▸ **WHAT YOU HAVE TO DO**: Write out each line beneath this one exactly as it reads.
----------
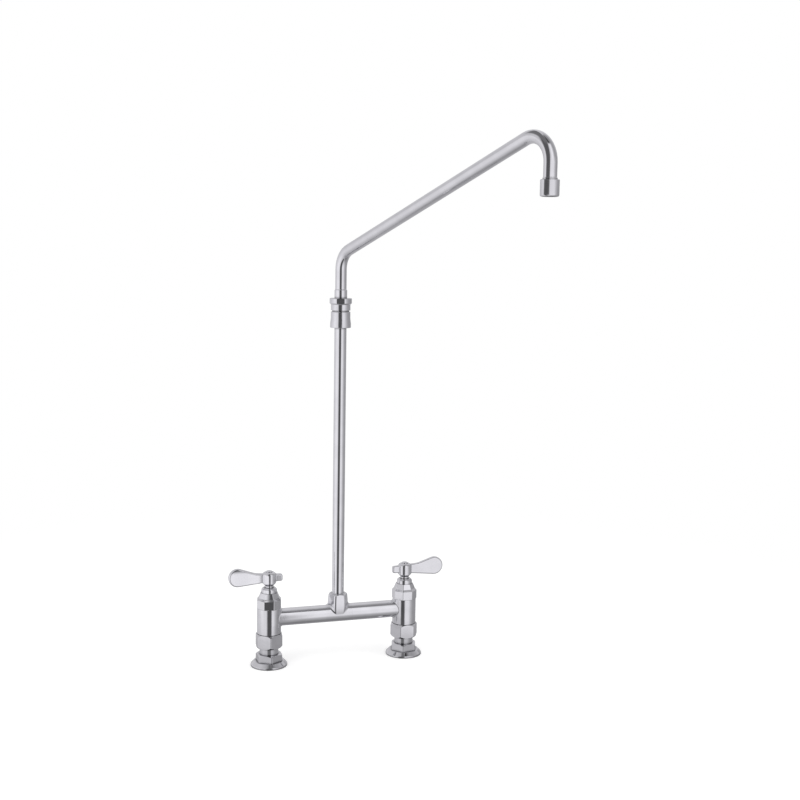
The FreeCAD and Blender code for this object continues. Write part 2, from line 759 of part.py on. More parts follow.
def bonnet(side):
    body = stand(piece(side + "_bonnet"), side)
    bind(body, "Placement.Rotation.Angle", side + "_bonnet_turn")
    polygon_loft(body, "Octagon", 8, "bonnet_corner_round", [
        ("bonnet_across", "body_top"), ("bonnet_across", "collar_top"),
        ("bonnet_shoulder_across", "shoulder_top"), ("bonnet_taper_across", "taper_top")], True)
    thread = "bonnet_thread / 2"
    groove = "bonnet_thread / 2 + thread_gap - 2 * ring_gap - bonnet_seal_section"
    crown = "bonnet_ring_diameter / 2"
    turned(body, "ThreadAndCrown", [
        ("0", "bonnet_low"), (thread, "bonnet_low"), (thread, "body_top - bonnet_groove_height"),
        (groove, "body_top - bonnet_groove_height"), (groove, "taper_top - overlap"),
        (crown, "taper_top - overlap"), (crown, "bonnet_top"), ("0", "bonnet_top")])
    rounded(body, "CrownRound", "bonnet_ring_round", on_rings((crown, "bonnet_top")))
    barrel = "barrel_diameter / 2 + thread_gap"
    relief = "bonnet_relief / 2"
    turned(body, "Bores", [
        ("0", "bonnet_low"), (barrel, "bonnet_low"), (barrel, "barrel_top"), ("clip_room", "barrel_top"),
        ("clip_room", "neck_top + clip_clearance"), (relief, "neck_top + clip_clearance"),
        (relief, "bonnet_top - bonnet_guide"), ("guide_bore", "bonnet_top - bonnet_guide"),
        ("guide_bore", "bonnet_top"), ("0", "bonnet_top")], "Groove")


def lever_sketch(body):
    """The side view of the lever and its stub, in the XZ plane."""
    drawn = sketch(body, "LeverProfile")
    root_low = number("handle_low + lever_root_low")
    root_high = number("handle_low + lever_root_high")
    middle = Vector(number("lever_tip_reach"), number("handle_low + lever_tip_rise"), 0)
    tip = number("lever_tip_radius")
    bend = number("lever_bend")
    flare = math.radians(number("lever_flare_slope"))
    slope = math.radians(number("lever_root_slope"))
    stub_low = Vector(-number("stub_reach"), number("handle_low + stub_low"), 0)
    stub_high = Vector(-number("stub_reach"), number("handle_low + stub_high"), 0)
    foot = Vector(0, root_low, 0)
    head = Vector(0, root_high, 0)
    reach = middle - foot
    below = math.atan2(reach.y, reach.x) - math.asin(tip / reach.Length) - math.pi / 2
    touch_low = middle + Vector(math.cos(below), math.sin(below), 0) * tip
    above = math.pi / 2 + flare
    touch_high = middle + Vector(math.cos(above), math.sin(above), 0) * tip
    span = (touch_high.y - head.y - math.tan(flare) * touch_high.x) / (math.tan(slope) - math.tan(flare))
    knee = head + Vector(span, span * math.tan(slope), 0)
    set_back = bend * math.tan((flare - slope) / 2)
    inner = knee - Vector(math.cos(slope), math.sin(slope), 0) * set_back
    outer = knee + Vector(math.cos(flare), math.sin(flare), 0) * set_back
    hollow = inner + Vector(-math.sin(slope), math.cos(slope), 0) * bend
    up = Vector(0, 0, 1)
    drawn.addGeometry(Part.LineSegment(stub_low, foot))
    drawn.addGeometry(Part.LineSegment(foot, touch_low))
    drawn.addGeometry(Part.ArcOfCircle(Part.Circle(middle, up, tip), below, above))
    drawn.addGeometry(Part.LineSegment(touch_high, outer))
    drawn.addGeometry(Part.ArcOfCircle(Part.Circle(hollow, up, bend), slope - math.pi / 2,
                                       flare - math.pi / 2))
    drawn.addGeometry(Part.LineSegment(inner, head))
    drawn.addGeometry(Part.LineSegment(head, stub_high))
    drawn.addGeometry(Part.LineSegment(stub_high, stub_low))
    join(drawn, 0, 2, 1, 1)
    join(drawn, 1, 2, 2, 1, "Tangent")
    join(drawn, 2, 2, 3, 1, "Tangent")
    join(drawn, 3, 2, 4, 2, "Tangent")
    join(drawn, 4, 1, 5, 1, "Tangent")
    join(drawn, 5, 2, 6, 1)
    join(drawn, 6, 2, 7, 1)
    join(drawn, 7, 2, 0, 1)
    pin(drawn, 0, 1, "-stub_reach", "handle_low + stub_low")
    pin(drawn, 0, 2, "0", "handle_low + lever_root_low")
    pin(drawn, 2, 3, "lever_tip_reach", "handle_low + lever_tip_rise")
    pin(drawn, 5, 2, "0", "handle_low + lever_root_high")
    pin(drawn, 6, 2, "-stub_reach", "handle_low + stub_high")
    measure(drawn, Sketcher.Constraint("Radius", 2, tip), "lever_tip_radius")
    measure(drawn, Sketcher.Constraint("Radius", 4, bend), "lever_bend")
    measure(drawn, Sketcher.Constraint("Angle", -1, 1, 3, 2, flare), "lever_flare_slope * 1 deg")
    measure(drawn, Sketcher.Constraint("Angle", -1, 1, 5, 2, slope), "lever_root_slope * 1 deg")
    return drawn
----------
▸ **RESPONSE TO THIS TASK**:
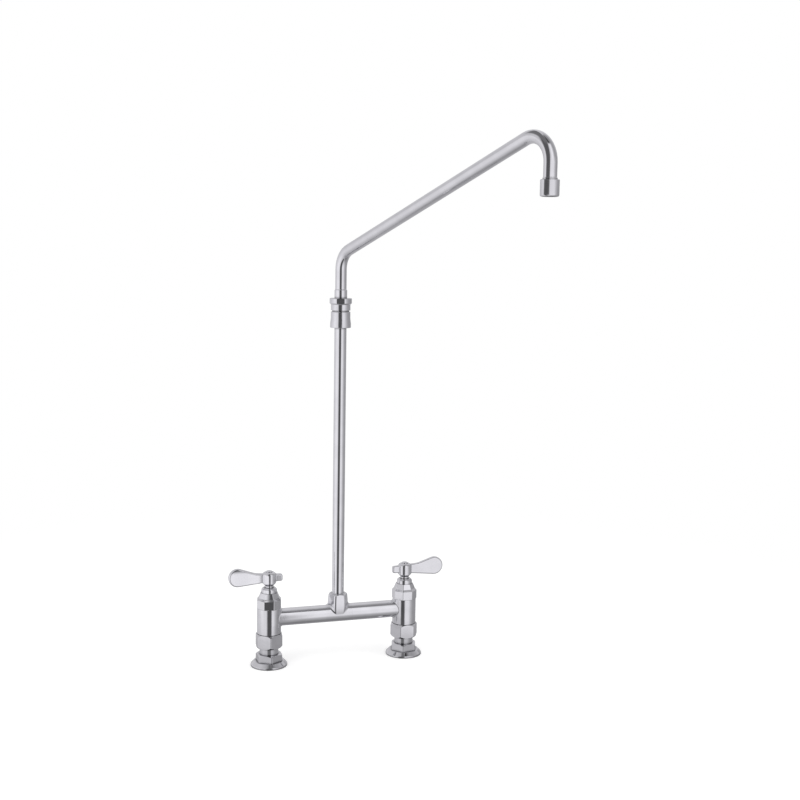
The FreeCAD and Blender code for this object continues. Write part 2, from line 759 of part.py on. More parts follow.
def bonnet(side):
    body = stand(piece(side + "_bonnet"), side)
    bind(body, "Placement.Rotation.Angle", side + "_bonnet_turn")
    polygon_loft(body, "Octagon", 8, "bonnet_corner_round", [
        ("bonnet_across", "body_top"), ("bonnet_across", "collar_top"),
        ("bonnet_shoulder_across", "shoulder_top"), ("bonnet_taper_across", "taper_top")], True)
    thread = "bonnet_thread / 2"
    groove = "bonnet_thread / 2 + thread_gap - 2 * ring_gap - bonnet_seal_section"
    crown = "bonnet_ring_diameter / 2"
    turned(body, "ThreadAndCrown", [
        ("0", "bonnet_low"), (thread, "bonnet_low"), (thread, "body_top - bonnet_groove_height"),
        (groove, "body_top - bonnet_groove_height"), (groove, "taper_top - overlap"),
        (crown, "taper_top - overlap"), (crown, "bonnet_top"), ("0", "bonnet_top")])
    rounded(body, "CrownRound", "bonnet_ring_round", on_rings((crown, "bonnet_top")))
    barrel = "barrel_diameter / 2 + thread_gap"
    relief = "bonnet_relief / 2"
    turned(body, "Bores", [
        ("0", "bonnet_low"), (barrel, "bonnet_low"), (barrel, "barrel_top"), ("clip_room", "barrel_top"),
        ("clip_room", "neck_top + clip_clearance"), (relief, "neck_top + clip_clearance"),
        (relief, "bonnet_top - bonnet_guide"), ("guide_bore", "bonnet_top - bonnet_guide"),
        ("guide_bore", "bonnet_top"), ("0", "bonnet_top")], "Groove")


def lever_sketch(body):
    """The side view of the lever and its stub, in the XZ plane."""
    drawn = sketch(body, "LeverProfile")
    root_low = number("handle_low + lever_root_low")
    root_high = number("handle_low + lever_root_high")
    middle = Vector(number("lever_tip_reach"), number("handle_low + lever_tip_rise"), 0)
    tip = number("lever_tip_radius")
    bend = number("lever_bend")
    flare = math.radians(number("lever_flare_slope"))
    slope = math.radians(number("lever_root_slope"))
    stub_low = Vector(-number("stub_reach"), number("handle_low + stub_low"), 0)
    stub_high = Vector(-number("stub_reach"), number("handle_low + stub_high"), 0)
    foot = Vector(0, root_low, 0)
    head = Vector(0, root_high, 0)
    reach = middle - foot
    below = math.atan2(reach.y, reach.x) - math.asin(tip / reach.Length) - math.pi / 2
    touch_low = middle + Vector(math.cos(below), math.sin(below), 0) * tip
    above = math.pi / 2 + flare
    touch_high = middle + Vector(math.cos(above), math.sin(above), 0) * tip
    span = (touch_high.y - head.y - math.tan(flare) * touch_high.x) / (math.tan(slope) - math.tan(flare))
    knee = head + Vector(span, span * math.tan(slope), 0)
    set_back = bend * math.tan((flare - slope) / 2)
    inner = knee - Vector(math.cos(slope), math.sin(slope), 0) * set_back
    outer = knee + Vector(math.cos(flare), math.sin(flare), 0) * set_back
    hollow = inner + Vector(-math.sin(slope), math.cos(slope), 0) * bend
    up = Vector(0, 0, 1)
    drawn.addGeometry(Part.LineSegment(stub_low, foot))
    drawn.addGeometry(Part.LineSegment(foot, touch_low))
    drawn.addGeometry(Part.ArcOfCircle(Part.Circle(middle, up, tip), below, above))
    drawn.addGeometry(Part.LineSegment(touch_high, outer))
    drawn.addGeometry(Part.ArcOfCircle(Part.Circle(hollow, up, bend), slope - math.pi / 2,
                                       flare - math.pi / 2))
    drawn.addGeometry(Part.LineSegment(inner, head))
    drawn.addGeometry(Part.LineSegment(head, stub_high))
    drawn.addGeometry(Part.LineSegment(stub_high, stub_low))
    join(drawn, 0, 2, 1, 1)
    join(drawn, 1, 2, 2, 1, "Tangent")
    join(drawn, 2, 2, 3, 1, "Tangent")
    join(drawn, 3, 2, 4, 2, "Tangent")
    join(drawn, 4, 1, 5, 1, "Tangent")
    join(drawn, 5, 2, 6, 1)
    join(drawn, 6, 2, 7, 1)
    join(drawn, 7, 2, 0, 1)
    pin(drawn, 0, 1, "-stub_reach", "handle_low + stub_low")
    pin(drawn, 0, 2, "0", "handle_low + lever_root_low")
    pin(drawn, 2, 3, "lever_tip_reach", "handle_low + lever_tip_rise")
    pin(drawn, 5, 2, "0", "handle_low + lever_root_high")
    pin(drawn, 6, 2, "-stub_reach", "handle_low + stub_high")
    measure(drawn, Sketcher.Constraint("Radius", 2, tip), "lever_tip_radius")
    measure(drawn, Sketcher.Constraint("Radius", 4, bend), "lever_bend")
    measure(drawn, Sketcher.Constraint("Angle", -1, 1, 3, 2, flare), "lever_flare_slope * 1 deg")
    measure(drawn, Sketcher.Constraint("Angle", -1, 1, 5, 2, slope), "lever_root_slope * 1 deg")
    return drawn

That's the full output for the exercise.